Eventually gambling your youth on the bet that it was society that was insane and you were just living in the only way that had ever made any sense.

In flow with a charade so wondrous that it proved all but the indefinable truly absurd.

Because each ending transmuted into another beginning, leaving you so perpetually marooned between memory and anticipation that all you could do to digest the sheer force of such experiences was cast both aside.

Something that in time came to be understood as the great initiation into the present moment.

That most coveted chalice, echoed in the hallways of all sacred human institutions, seemingly handed to you amidst the ephemerality of desire between the legs of all those foreign beauties.

And the most poignant moments were always the simplest.

A 7 am coffee in a deserted café.

The perfect word pressing itself into your navel as you scrambled to catch it.

A belly laugh with new and old friends over cheap wine as you sat on red plastic chairs down the side streets where English was something the waiters only heard in movies.

Siestas in strange cities. Coiled lovers soaking in the fluids of hours well spent.

The songs that you found on the road sung to you in bars by beautiful souls as they explained what the lyrics actually meant to their people.

Strangers who became friends you’d never meet again.

Letters you agreed to write in the shop alcoves of Leon while the sun rose over another transient yet beautiful dance of mind and memory.

The ecstatic whispering in your only good ear as you came to realize that orgasms tasted the same in all languages, yet the romance languages were named as such for a reason, as you awoke to blow jobs cheekily followed by "Buenos Dias" and a hazy sea of jet-black Andalusian hair gliding feline-like into the bathroom.

Because, when you looked back, life was the little things.

The incense gently burning in some cheap hotel. The homemade soap you’d picked up from the street vendor in the back alleys of Amman. That moment you clicked “submit” and your work was temporarily suspended, free to roam drunkenly for the day. Freer than you already were, if that was possible.

It was the mornings waking up to a sunrise and a phone call from your mother. Texts from friends sitting five hours away in Barcelona.

The sounds of Peter Tosh reminding you of those powerful, lonely days you’d walk across the park, to the Sacred Heart. A man on a mission to create his universe.

A deeper way of experiencing. To see the world.

It was the thrill of seeing people you’d connected with again. The beauty in maintaining those connections. The back-and-forth banter. The song-sending, knowing you really should have just paid the 10 euros a month for Spotify in gratitude for the joy it had brought to your life.

It was the push-ups, the cold showers, and the morning pages. The creative bursts that synchronistically arrived at the strangest moments.

Walking through the Spanish Maseta, tumbling through little Nepalese towns in busses that would have marched any reasonable engineer into cardiac arrest.

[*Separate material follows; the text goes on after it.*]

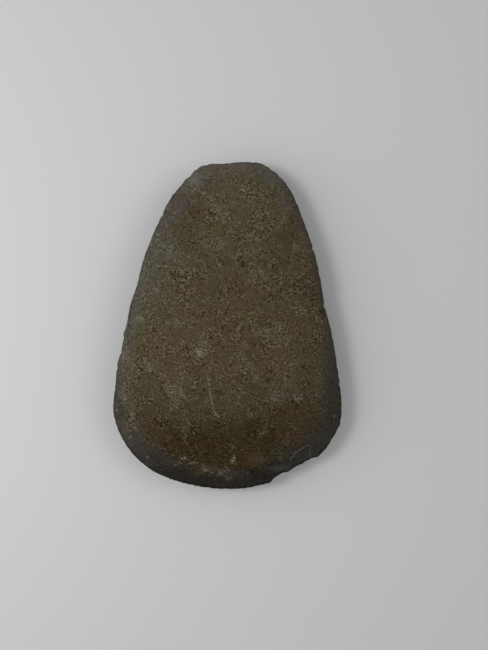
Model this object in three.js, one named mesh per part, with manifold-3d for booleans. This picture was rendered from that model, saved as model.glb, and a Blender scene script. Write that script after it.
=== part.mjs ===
import * as THREE from "three";
import { mergeVertices } from "three/addons/utils/BufferGeometryUtils.js";
import Module from "manifold-3d";

// Ground and polished stone axe head, lying on the flatter of its two broad faces.
// All lengths in millimetres. Narrow butt towards +Y, cutting edge towards -Y, upper face towards +Z.
// The origin is the bottom centre of the bounding box.

// Overall size of the stone, and the swell of each face over the edge line
const LENGTH = 110;
const WIDTH = 77;
const UPPER_CROWN = 9.8;
const LOWER_CROWN = 9.2;

// Broad faces: radii of curvature, and how far the crown lies towards the butt
const FACE_RADIUS_ACROSS = 170;
const FACE_RADIUS_ALONG = 300;
const CROWN_TOWARDS_BUTT = 3;

// Rounding of the narrow sides and the butt, from the edge line to the broad face
const SIDE_ROUNDING = 9;
const SIDE_FULLNESS = 2.2;

// Grinding of the blade: how far the bevel runs up the face, how full it is,
// and over what distance from the tip of the blade it dies out into the sides
const BEVEL_LENGTH = 24;
const BEVEL_FULLNESS = 1.5;
const BEVEL_WHOLE = 13;
const BEVEL_GONE = 29;

// Small worn flats: the foot it rests on, and the struck end of the butt
const FOOT_WEAR = 0.4;
const POLL_WEAR = 0.25;

// Fineness of the faceted skin
const SKIN_DETAIL = 28;
const EDGE_CROWDING = 1.6;
const SCOOP_DETAIL = 8;

// Outline seen from above, anticlockwise from the right-hand side:
// share of the width from the middle, share of the length from the cutting edge.
const OUTLINE = [
  [0.466, 0.441],
  [0.43, 0.563],
  [0.384, 0.714],
  [0.333, 0.821],
  [0.287, 0.902],
  [0.23, 0.957],
  [0.152, 0.995],
  [0.087, 1.002],
  [-0.088, 0.994],
  [-0.138, 0.979],
  [-0.183, 0.947],
  [-0.243, 0.897],
  [-0.302, 0.812],
  [-0.352, 0.73],
  [-0.42, 0.568],
  [-0.456, 0.465],
  [-0.484, 0.367],
  [-0.5, 0.248],
  [-0.491, 0.206],
  [-0.439, 0.13],
  [-0.329, 0.056],
  [-0.163, 0.014],
  [0.025, 0.0],
  [0.17, 0.017],
  [0.319, 0.056],
  [0.446, 0.136],
  [0.494, 0.194],
  [0.5, 0.266],
];

// Long shallow hollows of the outline, left by the first knapping and only half ground away.
// "at" is the share of the way round the outline.
const HOLLOWS = {
  rightFlank: { at: 0.046, width: 21, depth: 0.4 },
  butt: { at: 0.264, width: 13, depth: 0.55 },
  leftFlankUpper: { at: 0.444, width: 12, depth: 0.4 },
  leftFlankMiddle: { at: 0.488, width: 10, depth: 0.4 },
  leftFlankLower: { at: 0.518, width: 9.5, depth: 0.6 },
  leftCheek: { at: 0.561, width: 15, depth: 0.35 },
};

// Flake scars bitten through the edge line: width and bite are measured on it, bowl is the
// radius inwards, and rise and tall set the height of the middle of the bite and its half height.
const EDGE_SCARS = {
  shoulderUpper: { at: 0.307, width: 5.2, bite: 0.65, bowl: 5, rise: 1.5, tall: 9 },
  shoulderLower: { at: 0.328, width: 6.4, bite: 0.6, bowl: 5, rise: 1.5, tall: 9 },
  chipNear: { at: 0.822, width: 9.5, bite: 2.3, bowl: 3.2, rise: -1.5, tall: 6 },
  chipMiddle: { at: 0.839, width: 10.5, bite: 2.3, bowl: 3.2, rise: -1.5, tall: 6 },
  chipFar: { at: 0.852, width: 8.6, bite: 1.8, bowl: 3, rise: -1.5, tall: 6 },
  bladeCorner: { at: 0.895, width: 4.8, bite: 0.55, bowl: 4, rise: 0.5, tall: 6 },
};

// Flake scars spalled off a broad face: inset is the way in from the edge line to their middle.
const FACE_SCARS = {
  spallNear: { at: 0.849, inset: 3.3, face: 1, width: 8.4, reach: 5.4, depth: 0.6, bowl: 2 },
  spallFar: { at: 0.8625, inset: 3.3, face: 1, width: 4.8, reach: 5.6, depth: 0.65, bowl: 2 },
};

const FULL_TURN = Math.PI * 2;

const outline = new THREE.CatmullRomCurve3(
  OUTLINE.map(([across, along]) => new THREE.Vector3(across * WIDTH, (along - 0.5) * LENGTH, 0)),
  true,
  "centripetal",
);
outline.arcLengthDivisions = 1200;
const outlineLength = outline.getLength();

// Place, run and outward direction of the outline at a share of the way round,
// with the distance from the middle of the stone to the tangent there.
function edgeAt(at) {
  const share = THREE.MathUtils.euclideanModulo(at, 1);
  const place = outline.getPointAt(share);
  const run = outline.getTangentAt(share);
  const outward = new THREE.Vector3(run.y, -run.x, 0);
  return { place, run, outward, apothem: place.dot(outward) };
}

function hollowDepth(at) {
  let depth = 0;
  for (const hollow of Object.values(HOLLOWS)) {
    const away = THREE.MathUtils.euclideanModulo(at - hollow.at + 0.5, 1) - 0.5;
    const part = Math.abs(away * outlineLength) / (hollow.width / 2);
    if (part < 1) {
      depth += hollow.depth * Math.cos((part * Math.PI) / 2) ** 2;
    }
  }
  return depth;
}

// Swell of a broad face over the edge line, before its rim is rounded
function faceHeight(x, y, crown) {
  const along = y - CROWN_TOWARDS_BUTT;
  return crown - x ** 2 / (2 * FACE_RADIUS_ACROSS) - along ** 2 / (2 * FACE_RADIUS_ALONG);
}

// A point of the ground skin. "inwards" is 0 on the edge line and 1 in the middle of the face,
// and "face" is 1 on the upper face, -1 on the lower one and 0 on the edge line.
function skinPoint(at, inwards, face) {
  const { place, outward, apothem } = edgeAt(at);
  place.addScaledVector(outward, -hollowDepth(at));
  const fromBlade = LENGTH / 2 + place.y;
  const blade = 1 - THREE.MathUtils.smoothstep(fromBlade, BEVEL_WHOLE, BEVEL_GONE);
  const reach = THREE.MathUtils.lerp(SIDE_ROUNDING, BEVEL_LENGTH, blade);
  const fullness = THREE.MathUtils.lerp(SIDE_FULLNESS, BEVEL_FULLNESS, blade);
  const open = Math.max(1 - (inwards * apothem) / reach, 0);
  const rim = (1 - open ** fullness) ** (1 / fullness);
  const point = place.multiplyScalar(1 - inwards);
  const crown = face > 0 ? UPPER_CROWN : LOWER_CROWN + FOOT_WEAR;
  point.z = face * rim * faceHeight(point.x, point.y, crown);
  return point;
}

function merged(geometry) {
  geometry.deleteAttribute("normal");
  geometry.deleteAttribute("uv");
  return mergeVertices(geometry);
}

// The ground blank: a ball whose equator is drawn out to the outline
function groundBlank() {
  const skin = merged(new THREE.OctahedronGeometry(1, SKIN_DETAIL));
  const points = skin.attributes.position;
  for (let i = 0; i < points.count; i += 1) {
    const up = points.getZ(i);
    const at = Math.atan2(points.getY(i), points.getX(i)) / FULL_TURN;
    const climb = Math.asin(Math.min(Math.abs(up), 1)) / (Math.PI / 2);
    const point = skinPoint(at, climb ** EDGE_CROWDING, Math.sign(up));
    points.setXYZ(i, point.x, point.y, point.z);
  }
  return skin;
}

const wasm = await Module();
wasm.setup();

function toSolid(geometry) {
  const mesh = new wasm.Mesh({
    numProp: 3,
    vertProperties: Float32Array.from(geometry.attributes.position.array),
    triVerts: Uint32Array.from(geometry.index.array),
  });
  return new wasm.Manifold(mesh);
}

function edgeScar({ at, width, bite, bowl, rise, tall }) {
  const { place, run, outward } = edgeAt(at);
  const waist = Math.sqrt(1 - (rise / tall) ** 2);
  const out = bowl * waist - bite;
  const across = width / 2 / Math.sqrt(waist ** 2 - (out / bowl) ** 2);
  const ball = merged(new THREE.IcosahedronGeometry(1, SCOOP_DETAIL));
  ball.scale(across, bowl, tall);
  ball.rotateZ(Math.atan2(run.y, run.x));
  ball.translate(place.x + outward.x * out, place.y + outward.y * out, rise);
  return toSolid(ball);
}

function faceScar({ at, inset, face, width, reach, depth, bowl }) {
  const inwards = inset / edgeAt(at).apothem;
  const step = 0.001;
  const place = skinPoint(at, inwards, face);
  const run = skinPoint(at + step, inwards, face).sub(place).normalize();
  const climb = skinPoint(at, inwards + step, face).sub(place).normalize();
  const normal = new THREE.Vector3().crossVectors(run, climb).multiplyScalar(face).normalize();
  const side = new THREE.Vector3().crossVectors(normal, run);
  const spread = Math.sqrt(1 - (1 - depth / bowl) ** 2);
  const ball = merged(new THREE.IcosahedronGeometry(1, SCOOP_DETAIL));
  ball.scale(width / 2 / spread, reach / 2 / spread, bowl);
  const pose = new THREE.Matrix4().makeBasis(run, side, normal);
  pose.setPosition(place.addScaledVector(normal, bowl - depth));
  ball.applyMatrix4(pose);
  return toSolid(ball);
}

let stone = toSolid(groundBlank());
for (const scar of Object.values(EDGE_SCARS)) {
  stone = stone.subtract(edgeScar(scar));
}
for (const scar of Object.values(FACE_SCARS)) {
  stone = stone.subtract(faceScar(scar));
}

// Worn foot and worn poll: flat planes cut just inside the skin
const slab = 2 * LENGTH;
const foot = merged(new THREE.BoxGeometry(slab, slab, slab));
foot.translate(0, 0, -LOWER_CROWN - slab / 2);
stone = stone.subtract(toSolid(foot));
const pollReach = Math.max(...outline.getPoints(400).map((point) => point.y)) - POLL_WEAR;
const poll = merged(new THREE.BoxGeometry(slab, slab, slab));
poll.translate(0, pollReach + slab / 2, 0);
stone = stone.subtract(toSolid(poll));

const cut = stone.getMesh();
const body = new THREE.BufferGeometry();
body.setAttribute("position", new THREE.BufferAttribute(Float32Array.from(cut.vertProperties), 3));
body.setIndex(new THREE.BufferAttribute(Uint32Array.from(cut.triVerts), 1));
body.computeBoundingBox();
const middle = body.boundingBox.getCenter(new THREE.Vector3());
body.translate(-middle.x, -middle.y, -body.boundingBox.min.z);
body.computeVertexNormals();

const polishedStone = new THREE.MeshStandardMaterial({ color: 0x4a4132, roughness: 0.55 });
const axeHead = new THREE.Mesh(body, polishedStone);
axeHead.name = "axe_head";

const group = new THREE.Group();
group.name = "stone_axe";
group.add(axeHead);

export default group;
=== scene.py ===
import math

import bmesh
import bpy
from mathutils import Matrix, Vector, kdtree, noise


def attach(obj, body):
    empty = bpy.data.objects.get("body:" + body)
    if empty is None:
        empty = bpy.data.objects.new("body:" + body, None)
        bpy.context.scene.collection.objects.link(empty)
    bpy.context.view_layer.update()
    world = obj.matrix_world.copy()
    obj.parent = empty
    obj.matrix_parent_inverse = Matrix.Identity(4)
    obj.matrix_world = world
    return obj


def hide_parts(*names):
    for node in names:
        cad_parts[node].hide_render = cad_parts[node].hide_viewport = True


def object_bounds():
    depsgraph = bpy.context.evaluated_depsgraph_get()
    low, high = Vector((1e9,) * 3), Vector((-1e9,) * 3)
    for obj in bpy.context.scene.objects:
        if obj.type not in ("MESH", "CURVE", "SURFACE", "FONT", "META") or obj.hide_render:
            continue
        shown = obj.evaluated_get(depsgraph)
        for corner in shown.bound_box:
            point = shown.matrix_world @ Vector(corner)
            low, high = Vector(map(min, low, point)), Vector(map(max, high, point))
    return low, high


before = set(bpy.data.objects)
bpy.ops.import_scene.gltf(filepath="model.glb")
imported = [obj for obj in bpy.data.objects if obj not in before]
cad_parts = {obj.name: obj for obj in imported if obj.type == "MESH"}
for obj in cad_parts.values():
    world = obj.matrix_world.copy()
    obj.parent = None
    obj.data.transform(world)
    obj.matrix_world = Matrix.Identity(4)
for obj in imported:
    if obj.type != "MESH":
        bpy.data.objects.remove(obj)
cad_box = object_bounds()

# The axe head is one piece of dark, fine-grained stone. It was flaked and pecked to shape, then
# ground and polished all over. Its faces carry a speckled olive-brown patina, its rim and its
# blade are worn back to charcoal grey, and old flake scars break its edge.
MM = 0.001

# The height of the stone's edge, and how near it a point is on the outline, in millimetres
EDGE_HEIGHT, OUTLINE_BAND = 9.2, 0.3

# How the stone's facets become one even skin
DOUBLES_GAP = 0.001 * MM
CRISP_ANGLE = math.radians(24)
SKIN_VOXEL = 0.44 * MM
POLISH_PASSES = 6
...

The words made you feel like you’d fallen through a portal into another dimension, leaving you momentarily suspended between worlds as you scampered to gather whatever you could before the doors shut.

It was the lovemaking in new cities. Those first moments you sheepishly undressed half-drunk after a few hours of getting-to-know-each-other’s.

Each encounter proving to you that life without women and music would surely be a mistake.

It was stepping out of the bus and not knowing where on earth to go next, using that inner compass to navigate you to lunch in some busy diner. Connecting to the Wi-Fi as you pieced together your next best move.

That first cold beer after an afternoon of exploring.

Embracing friends as you finally met at Highbury and Islington after a wild lifetime in India.

It was the goodbyes that-preceded-the-hellos-that-preceded-goodbyes. An endless montage of words and wisdom that seemed to leave the lips of the very people you met in the streets.

The gift enjoyed only through the sheer boldness of throwing yourself into the mystery and striving to see God in each soul you encountered.

It was the mornings when you awoke to a warm soft body smiling at you as you pulled her close, gently kissing her neck, before making love as the rest of the city began to purr.

And in time it became difficult to express to those who cared what was actually going on in this soup of moments that had become your life, as one wild moment was followed only by another so unbelievable that it felt like you were constructing a fiction.

Such that you’d almost forgotten about the days and weeks preceding that rare moment your phone was revived, and you’d hear those voices on the other end that felt like they were a galaxy away as geography and home were losing their chemistry and stillness was increasingly found reflected between the eyes of all those enchanting souls you encountered along the way.